**WORK TO DO**:
Using the listing below, set down each line from the line containing "Continue the Blender" through the line containing "return Vector((rise *", both ends included, exactly and with nothing added.

## start

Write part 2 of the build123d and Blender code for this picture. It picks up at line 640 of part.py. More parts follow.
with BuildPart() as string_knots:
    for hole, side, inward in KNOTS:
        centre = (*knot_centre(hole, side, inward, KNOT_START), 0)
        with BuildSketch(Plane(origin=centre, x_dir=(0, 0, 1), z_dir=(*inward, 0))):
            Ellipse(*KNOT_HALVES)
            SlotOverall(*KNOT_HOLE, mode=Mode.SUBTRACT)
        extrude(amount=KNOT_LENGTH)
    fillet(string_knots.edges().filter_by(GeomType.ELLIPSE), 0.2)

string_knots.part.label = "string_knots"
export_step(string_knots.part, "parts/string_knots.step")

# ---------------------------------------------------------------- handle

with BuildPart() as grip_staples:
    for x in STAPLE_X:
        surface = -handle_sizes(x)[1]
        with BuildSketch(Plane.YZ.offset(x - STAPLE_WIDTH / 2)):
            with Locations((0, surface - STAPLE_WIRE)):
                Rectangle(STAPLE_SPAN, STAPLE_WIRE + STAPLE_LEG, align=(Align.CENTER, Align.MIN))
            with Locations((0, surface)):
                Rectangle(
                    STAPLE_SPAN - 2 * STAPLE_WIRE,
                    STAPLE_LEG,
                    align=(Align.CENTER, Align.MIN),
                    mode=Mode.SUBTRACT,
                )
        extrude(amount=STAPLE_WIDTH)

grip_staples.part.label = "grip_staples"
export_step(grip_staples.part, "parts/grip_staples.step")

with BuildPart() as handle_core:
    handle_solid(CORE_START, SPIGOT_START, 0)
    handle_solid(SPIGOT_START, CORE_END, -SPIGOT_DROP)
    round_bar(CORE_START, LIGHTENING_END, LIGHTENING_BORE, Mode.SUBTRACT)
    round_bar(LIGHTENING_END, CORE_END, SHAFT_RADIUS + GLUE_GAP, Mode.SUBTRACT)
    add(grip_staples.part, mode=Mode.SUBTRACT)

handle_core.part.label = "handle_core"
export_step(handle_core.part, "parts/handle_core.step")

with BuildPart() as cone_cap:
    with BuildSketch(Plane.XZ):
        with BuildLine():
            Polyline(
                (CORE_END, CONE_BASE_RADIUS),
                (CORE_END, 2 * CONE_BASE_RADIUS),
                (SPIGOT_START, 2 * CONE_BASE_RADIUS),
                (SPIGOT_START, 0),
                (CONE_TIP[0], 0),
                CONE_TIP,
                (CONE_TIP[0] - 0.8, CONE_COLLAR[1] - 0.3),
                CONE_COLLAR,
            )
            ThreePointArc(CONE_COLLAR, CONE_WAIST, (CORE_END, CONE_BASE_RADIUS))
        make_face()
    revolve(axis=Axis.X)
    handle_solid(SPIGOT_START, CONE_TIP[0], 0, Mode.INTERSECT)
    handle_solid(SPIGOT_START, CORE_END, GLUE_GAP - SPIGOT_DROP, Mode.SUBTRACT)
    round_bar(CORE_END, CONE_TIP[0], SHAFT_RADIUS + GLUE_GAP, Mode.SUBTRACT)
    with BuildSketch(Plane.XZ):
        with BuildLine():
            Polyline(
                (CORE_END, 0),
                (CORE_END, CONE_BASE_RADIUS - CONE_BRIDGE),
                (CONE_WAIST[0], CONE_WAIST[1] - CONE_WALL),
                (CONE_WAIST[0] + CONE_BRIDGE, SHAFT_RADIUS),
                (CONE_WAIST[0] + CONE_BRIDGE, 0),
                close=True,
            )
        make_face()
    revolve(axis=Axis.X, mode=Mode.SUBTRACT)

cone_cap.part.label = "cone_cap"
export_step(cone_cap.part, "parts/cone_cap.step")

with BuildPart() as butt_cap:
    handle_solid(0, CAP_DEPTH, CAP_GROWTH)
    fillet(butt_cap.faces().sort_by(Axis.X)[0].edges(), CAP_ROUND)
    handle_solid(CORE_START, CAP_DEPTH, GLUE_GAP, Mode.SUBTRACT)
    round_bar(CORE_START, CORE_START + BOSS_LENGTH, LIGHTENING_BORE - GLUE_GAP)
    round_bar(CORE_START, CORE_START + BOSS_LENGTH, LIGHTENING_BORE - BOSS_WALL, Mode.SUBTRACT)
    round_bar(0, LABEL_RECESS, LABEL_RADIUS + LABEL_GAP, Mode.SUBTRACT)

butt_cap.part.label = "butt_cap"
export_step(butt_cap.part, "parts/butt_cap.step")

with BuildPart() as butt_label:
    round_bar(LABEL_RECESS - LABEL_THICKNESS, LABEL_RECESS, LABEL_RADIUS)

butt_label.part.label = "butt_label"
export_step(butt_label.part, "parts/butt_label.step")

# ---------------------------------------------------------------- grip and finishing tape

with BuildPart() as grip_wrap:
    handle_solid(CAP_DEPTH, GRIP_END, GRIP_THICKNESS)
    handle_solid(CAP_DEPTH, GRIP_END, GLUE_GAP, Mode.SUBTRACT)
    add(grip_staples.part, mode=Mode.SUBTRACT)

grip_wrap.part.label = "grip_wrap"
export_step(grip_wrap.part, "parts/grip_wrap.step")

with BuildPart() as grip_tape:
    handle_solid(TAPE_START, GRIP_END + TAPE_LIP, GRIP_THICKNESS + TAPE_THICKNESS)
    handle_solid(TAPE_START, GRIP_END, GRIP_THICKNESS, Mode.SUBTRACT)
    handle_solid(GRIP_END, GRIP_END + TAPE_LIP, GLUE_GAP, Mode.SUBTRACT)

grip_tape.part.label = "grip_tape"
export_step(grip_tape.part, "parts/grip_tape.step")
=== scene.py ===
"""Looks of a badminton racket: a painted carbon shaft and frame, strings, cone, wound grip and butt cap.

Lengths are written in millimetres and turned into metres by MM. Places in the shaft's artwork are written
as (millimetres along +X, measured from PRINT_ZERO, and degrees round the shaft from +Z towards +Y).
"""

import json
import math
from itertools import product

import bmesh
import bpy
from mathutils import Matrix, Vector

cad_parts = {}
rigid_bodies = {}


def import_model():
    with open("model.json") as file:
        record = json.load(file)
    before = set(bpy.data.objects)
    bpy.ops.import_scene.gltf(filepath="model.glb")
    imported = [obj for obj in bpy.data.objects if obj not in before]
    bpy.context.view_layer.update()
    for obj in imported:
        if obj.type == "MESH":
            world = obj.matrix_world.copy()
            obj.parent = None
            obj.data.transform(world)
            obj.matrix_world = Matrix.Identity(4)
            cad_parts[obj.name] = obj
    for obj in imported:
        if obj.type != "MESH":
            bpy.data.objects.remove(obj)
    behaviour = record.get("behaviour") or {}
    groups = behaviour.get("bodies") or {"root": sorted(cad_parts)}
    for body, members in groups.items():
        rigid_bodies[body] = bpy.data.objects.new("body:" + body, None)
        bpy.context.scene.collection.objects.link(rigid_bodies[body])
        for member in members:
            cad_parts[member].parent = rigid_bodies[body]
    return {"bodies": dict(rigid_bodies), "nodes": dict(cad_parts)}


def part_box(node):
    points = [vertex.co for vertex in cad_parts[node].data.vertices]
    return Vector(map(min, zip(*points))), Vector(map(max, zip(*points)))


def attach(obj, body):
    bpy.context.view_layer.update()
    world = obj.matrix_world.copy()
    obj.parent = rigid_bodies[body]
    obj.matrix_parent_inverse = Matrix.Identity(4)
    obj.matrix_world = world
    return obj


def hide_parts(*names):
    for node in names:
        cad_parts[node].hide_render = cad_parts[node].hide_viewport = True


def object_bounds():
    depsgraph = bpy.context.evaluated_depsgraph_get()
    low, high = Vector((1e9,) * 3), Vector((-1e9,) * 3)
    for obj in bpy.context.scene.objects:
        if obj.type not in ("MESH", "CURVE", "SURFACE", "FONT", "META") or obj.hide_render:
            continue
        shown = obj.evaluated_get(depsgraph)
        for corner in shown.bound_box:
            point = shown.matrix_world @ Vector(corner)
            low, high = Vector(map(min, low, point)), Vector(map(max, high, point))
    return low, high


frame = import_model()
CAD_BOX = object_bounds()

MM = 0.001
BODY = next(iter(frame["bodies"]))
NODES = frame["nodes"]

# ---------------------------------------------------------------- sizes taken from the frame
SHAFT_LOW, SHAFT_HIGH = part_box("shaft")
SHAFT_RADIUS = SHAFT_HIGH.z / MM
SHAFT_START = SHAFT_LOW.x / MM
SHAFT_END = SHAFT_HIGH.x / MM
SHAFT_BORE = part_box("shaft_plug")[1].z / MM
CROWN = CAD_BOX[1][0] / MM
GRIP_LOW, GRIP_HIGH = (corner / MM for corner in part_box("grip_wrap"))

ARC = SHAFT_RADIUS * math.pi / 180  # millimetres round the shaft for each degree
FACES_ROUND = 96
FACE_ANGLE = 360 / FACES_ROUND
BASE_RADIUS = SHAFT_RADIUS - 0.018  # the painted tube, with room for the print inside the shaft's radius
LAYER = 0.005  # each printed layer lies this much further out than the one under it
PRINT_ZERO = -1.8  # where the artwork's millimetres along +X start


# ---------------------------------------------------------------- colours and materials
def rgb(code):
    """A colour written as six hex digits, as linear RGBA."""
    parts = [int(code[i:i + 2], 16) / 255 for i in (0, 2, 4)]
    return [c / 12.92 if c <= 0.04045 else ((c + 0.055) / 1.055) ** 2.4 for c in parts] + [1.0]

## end
## start

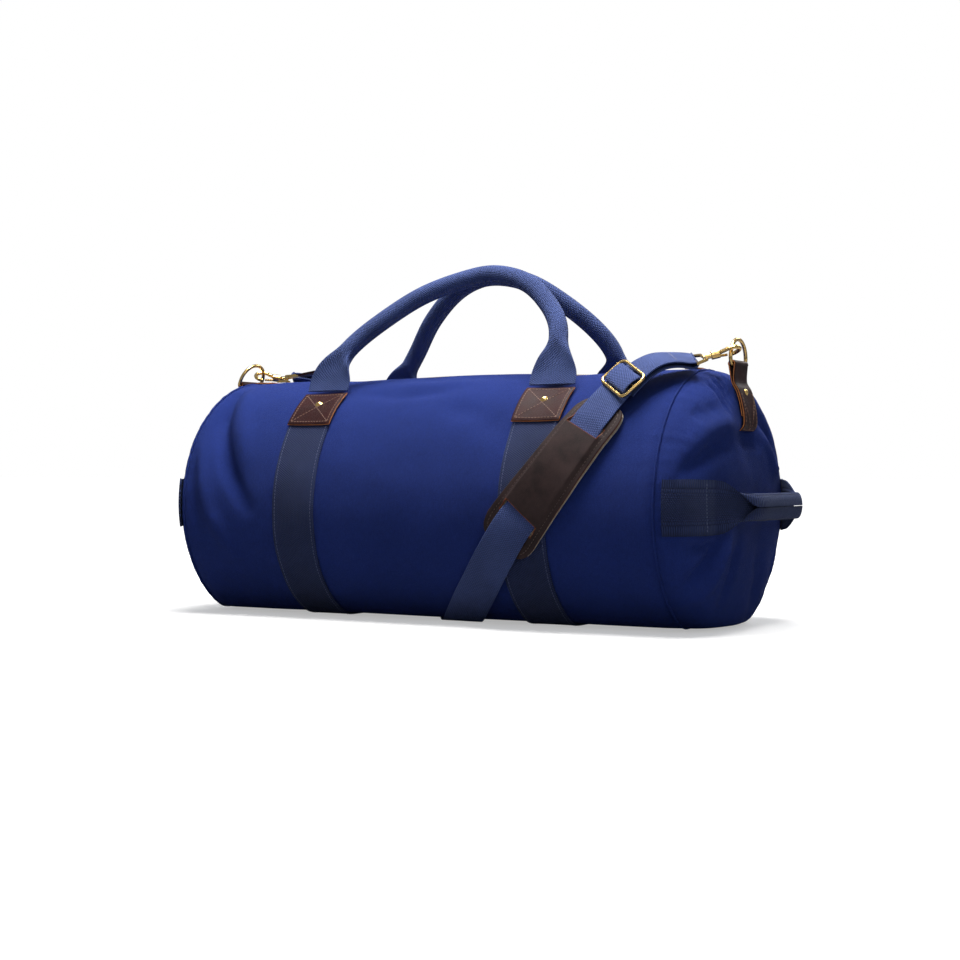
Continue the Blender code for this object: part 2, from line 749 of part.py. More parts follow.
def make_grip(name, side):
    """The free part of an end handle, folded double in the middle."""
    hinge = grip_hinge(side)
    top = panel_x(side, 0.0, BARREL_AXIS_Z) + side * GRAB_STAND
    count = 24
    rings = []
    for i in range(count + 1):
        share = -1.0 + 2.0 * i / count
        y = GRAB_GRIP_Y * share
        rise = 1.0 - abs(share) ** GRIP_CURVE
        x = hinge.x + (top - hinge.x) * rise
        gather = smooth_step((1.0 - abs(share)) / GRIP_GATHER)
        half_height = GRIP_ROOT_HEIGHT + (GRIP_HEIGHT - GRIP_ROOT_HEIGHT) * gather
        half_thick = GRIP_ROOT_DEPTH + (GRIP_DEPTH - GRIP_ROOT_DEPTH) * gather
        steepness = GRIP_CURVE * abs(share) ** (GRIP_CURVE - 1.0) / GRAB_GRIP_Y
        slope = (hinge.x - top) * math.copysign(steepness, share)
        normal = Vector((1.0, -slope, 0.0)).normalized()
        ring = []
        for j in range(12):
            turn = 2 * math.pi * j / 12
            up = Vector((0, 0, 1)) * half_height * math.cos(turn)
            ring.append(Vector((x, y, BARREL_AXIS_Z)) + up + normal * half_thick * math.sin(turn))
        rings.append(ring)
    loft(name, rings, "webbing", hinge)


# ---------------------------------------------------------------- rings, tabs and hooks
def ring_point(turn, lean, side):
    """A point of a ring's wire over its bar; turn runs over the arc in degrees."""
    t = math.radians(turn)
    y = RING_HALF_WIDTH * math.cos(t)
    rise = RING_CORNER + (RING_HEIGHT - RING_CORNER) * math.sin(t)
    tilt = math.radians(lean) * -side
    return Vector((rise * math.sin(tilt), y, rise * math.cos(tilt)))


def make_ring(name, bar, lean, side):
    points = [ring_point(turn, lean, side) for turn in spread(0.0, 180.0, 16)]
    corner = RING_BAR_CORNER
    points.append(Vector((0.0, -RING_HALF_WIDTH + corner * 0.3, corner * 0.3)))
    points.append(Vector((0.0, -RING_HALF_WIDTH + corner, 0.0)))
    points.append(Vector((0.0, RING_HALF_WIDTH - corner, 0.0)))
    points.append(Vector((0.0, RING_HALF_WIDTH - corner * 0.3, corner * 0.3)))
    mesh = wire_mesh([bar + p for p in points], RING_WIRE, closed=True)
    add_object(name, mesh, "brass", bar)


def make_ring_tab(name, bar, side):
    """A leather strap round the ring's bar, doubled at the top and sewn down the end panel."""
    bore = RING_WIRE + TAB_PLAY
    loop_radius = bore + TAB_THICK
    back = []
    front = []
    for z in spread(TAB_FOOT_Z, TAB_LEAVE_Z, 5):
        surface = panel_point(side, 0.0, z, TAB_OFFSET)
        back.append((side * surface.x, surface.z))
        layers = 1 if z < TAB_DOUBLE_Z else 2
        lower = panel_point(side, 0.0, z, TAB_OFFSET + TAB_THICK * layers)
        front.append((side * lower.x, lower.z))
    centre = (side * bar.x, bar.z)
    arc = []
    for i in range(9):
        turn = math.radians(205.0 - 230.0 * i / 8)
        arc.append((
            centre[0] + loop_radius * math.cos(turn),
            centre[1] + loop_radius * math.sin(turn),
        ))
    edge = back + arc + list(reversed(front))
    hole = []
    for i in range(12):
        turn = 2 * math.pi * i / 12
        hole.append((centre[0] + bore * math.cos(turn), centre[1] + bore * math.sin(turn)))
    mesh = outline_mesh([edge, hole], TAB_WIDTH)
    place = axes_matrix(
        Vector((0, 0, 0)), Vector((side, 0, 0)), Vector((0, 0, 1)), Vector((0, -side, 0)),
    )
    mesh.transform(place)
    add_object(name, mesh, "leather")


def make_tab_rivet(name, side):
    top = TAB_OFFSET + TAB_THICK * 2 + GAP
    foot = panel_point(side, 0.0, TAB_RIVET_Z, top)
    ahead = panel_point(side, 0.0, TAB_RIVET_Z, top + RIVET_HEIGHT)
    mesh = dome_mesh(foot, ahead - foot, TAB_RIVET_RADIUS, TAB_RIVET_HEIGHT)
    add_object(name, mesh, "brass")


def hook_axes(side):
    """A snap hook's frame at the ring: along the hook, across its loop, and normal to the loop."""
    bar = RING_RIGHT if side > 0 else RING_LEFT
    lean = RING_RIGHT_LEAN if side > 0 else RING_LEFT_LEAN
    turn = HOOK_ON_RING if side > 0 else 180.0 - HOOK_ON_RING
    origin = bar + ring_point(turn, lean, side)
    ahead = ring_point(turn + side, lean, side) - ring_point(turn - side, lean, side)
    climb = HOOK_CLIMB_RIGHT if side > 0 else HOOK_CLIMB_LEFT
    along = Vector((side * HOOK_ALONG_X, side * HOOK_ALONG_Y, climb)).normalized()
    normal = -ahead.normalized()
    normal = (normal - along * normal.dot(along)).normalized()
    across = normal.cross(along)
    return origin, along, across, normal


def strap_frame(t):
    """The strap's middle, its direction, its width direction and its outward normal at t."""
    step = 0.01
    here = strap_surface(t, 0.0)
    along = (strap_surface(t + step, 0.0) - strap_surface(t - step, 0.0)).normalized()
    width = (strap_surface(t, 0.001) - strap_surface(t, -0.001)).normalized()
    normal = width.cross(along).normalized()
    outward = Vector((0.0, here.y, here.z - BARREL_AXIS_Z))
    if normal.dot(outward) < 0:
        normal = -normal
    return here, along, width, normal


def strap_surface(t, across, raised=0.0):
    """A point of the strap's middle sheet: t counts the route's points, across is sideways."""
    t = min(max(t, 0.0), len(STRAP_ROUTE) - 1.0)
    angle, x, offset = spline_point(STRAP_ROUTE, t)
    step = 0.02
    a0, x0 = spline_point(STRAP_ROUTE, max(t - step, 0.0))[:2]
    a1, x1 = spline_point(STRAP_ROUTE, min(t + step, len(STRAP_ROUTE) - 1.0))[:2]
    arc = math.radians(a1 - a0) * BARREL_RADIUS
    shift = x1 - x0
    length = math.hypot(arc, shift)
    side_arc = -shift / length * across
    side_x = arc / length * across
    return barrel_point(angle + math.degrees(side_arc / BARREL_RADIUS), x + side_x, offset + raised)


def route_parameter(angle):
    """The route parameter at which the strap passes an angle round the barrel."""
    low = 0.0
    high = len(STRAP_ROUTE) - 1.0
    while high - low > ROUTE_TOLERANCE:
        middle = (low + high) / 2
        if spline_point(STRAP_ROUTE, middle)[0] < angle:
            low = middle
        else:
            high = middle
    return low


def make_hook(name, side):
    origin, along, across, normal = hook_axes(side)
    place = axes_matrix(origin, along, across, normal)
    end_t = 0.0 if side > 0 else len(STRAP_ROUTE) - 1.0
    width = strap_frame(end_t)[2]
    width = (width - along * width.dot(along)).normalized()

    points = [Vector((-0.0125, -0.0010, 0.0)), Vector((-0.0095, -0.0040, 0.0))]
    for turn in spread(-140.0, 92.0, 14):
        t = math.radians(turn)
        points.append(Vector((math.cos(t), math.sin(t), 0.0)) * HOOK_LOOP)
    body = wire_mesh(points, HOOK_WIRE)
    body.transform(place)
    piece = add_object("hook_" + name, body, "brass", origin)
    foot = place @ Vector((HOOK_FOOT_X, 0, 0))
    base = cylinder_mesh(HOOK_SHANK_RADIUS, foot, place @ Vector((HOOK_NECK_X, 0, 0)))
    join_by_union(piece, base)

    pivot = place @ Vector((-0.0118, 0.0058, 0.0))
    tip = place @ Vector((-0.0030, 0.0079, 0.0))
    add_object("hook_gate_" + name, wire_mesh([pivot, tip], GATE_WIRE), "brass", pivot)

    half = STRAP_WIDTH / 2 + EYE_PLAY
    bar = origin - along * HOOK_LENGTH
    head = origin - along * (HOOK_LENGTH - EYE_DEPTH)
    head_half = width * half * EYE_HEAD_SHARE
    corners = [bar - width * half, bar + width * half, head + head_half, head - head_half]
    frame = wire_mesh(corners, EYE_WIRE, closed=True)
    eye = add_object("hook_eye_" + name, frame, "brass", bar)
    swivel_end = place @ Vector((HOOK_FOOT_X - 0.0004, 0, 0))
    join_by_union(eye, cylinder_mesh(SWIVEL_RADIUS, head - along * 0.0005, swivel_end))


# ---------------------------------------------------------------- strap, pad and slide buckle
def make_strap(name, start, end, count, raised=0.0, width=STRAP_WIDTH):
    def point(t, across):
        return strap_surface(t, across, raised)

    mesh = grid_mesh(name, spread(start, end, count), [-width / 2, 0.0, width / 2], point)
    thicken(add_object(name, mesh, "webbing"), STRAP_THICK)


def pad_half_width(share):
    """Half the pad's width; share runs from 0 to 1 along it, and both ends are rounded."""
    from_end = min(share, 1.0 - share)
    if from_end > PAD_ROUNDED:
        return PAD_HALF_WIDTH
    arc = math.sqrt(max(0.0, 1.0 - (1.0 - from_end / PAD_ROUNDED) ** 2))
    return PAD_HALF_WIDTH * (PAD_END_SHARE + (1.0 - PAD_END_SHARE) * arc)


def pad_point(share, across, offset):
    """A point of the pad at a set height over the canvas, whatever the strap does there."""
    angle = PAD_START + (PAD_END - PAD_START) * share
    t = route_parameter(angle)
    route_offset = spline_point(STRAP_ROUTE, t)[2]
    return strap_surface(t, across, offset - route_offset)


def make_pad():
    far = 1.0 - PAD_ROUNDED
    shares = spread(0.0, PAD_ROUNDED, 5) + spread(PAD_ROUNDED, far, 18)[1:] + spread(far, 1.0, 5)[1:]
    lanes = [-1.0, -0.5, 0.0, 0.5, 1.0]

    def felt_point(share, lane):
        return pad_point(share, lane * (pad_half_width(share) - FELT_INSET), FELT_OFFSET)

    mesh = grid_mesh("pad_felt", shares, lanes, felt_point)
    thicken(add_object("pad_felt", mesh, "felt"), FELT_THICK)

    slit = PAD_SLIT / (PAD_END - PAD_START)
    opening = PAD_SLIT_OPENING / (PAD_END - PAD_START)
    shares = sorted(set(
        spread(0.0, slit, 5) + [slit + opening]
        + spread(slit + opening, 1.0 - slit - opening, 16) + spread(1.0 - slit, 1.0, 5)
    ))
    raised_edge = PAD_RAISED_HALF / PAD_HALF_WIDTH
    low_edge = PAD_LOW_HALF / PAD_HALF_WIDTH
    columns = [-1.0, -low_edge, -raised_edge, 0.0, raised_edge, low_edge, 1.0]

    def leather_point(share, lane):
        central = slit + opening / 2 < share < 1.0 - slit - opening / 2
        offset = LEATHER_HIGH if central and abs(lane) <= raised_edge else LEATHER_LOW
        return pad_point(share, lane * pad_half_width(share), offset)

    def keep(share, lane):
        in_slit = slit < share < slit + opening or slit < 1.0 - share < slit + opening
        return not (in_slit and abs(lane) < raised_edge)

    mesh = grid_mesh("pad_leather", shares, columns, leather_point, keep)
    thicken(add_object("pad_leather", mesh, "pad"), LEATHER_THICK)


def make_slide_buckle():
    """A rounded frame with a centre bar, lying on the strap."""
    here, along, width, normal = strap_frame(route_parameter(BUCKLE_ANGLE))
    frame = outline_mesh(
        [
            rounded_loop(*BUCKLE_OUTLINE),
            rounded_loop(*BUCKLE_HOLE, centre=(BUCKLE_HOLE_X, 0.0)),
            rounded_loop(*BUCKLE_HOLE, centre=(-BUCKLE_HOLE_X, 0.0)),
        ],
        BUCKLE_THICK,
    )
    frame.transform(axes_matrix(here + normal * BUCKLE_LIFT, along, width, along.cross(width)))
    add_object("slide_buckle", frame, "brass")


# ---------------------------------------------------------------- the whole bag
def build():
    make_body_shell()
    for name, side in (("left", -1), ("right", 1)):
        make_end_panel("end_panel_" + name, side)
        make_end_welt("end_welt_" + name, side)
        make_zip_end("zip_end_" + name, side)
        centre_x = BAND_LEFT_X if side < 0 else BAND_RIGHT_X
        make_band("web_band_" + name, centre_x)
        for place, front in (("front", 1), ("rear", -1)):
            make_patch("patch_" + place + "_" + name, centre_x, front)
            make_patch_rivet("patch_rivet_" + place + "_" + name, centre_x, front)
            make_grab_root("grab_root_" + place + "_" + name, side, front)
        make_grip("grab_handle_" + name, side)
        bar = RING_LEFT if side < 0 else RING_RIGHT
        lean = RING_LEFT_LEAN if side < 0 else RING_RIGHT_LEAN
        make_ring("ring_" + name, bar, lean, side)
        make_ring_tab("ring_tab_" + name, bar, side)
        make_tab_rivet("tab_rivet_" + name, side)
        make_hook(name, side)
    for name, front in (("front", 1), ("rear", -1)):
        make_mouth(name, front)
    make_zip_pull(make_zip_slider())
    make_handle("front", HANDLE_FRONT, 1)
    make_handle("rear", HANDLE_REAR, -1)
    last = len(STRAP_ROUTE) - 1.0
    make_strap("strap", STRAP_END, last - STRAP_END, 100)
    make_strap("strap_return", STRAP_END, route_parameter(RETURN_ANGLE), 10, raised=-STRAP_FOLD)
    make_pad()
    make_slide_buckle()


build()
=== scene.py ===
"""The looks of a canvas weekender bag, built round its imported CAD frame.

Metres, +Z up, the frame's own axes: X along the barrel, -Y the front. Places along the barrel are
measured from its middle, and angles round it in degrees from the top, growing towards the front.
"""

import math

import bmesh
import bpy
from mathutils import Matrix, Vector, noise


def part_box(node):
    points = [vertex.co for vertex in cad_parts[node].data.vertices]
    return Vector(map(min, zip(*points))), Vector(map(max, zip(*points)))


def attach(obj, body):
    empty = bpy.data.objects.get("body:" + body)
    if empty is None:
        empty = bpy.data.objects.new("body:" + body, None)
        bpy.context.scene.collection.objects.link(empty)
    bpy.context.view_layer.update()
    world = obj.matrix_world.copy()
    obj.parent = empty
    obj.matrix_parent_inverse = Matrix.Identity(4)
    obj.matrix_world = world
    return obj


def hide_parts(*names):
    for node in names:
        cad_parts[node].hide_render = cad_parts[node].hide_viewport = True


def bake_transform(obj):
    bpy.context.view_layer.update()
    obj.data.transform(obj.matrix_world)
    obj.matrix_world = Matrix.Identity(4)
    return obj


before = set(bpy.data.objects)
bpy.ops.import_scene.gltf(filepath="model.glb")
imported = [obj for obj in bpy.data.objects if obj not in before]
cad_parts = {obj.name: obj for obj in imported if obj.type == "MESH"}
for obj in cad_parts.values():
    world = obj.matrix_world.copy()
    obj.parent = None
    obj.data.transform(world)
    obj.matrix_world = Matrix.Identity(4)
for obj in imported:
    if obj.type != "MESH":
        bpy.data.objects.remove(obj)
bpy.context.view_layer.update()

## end

**TASK OUTPUT**:
Continue the Blender code for this object: part 2, from line 749 of part.py. More parts follow.
def make_grip(name, side):
    """The free part of an end handle, folded double in the middle."""
    hinge = grip_hinge(side)
    top = panel_x(side, 0.0, BARREL_AXIS_Z) + side * GRAB_STAND
    count = 24
    rings = []
    for i in range(count + 1):
        share = -1.0 + 2.0 * i / count
        y = GRAB_GRIP_Y * share
        rise = 1.0 - abs(share) ** GRIP_CURVE
        x = hinge.x + (top - hinge.x) * rise
        gather = smooth_step((1.0 - abs(share)) / GRIP_GATHER)
        half_height = GRIP_ROOT_HEIGHT + (GRIP_HEIGHT - GRIP_ROOT_HEIGHT) * gather
        half_thick = GRIP_ROOT_DEPTH + (GRIP_DEPTH - GRIP_ROOT_DEPTH) * gather
        steepness = GRIP_CURVE * abs(share) ** (GRIP_CURVE - 1.0) / GRAB_GRIP_Y
        slope = (hinge.x - top) * math.copysign(steepness, share)
        normal = Vector((1.0, -slope, 0.0)).normalized()
        ring = []
        for j in range(12):
            turn = 2 * math.pi * j / 12
            up = Vector((0, 0, 1)) * half_height * math.cos(turn)
            ring.append(Vector((x, y, BARREL_AXIS_Z)) + up + normal * half_thick * math.sin(turn))
        rings.append(ring)
    loft(name, rings, "webbing", hinge)


# ---------------------------------------------------------------- rings, tabs and hooks
def ring_point(turn, lean, side):
    """A point of a ring's wire over its bar; turn runs over the arc in degrees."""
    t = math.radians(turn)
    y = RING_HALF_WIDTH * math.cos(t)
    rise = RING_CORNER + (RING_HEIGHT - RING_CORNER) * math.sin(t)
    tilt = math.radians(lean) * -side
    return Vector((rise * math.sin(tilt), y, rise * math.cos(tilt)))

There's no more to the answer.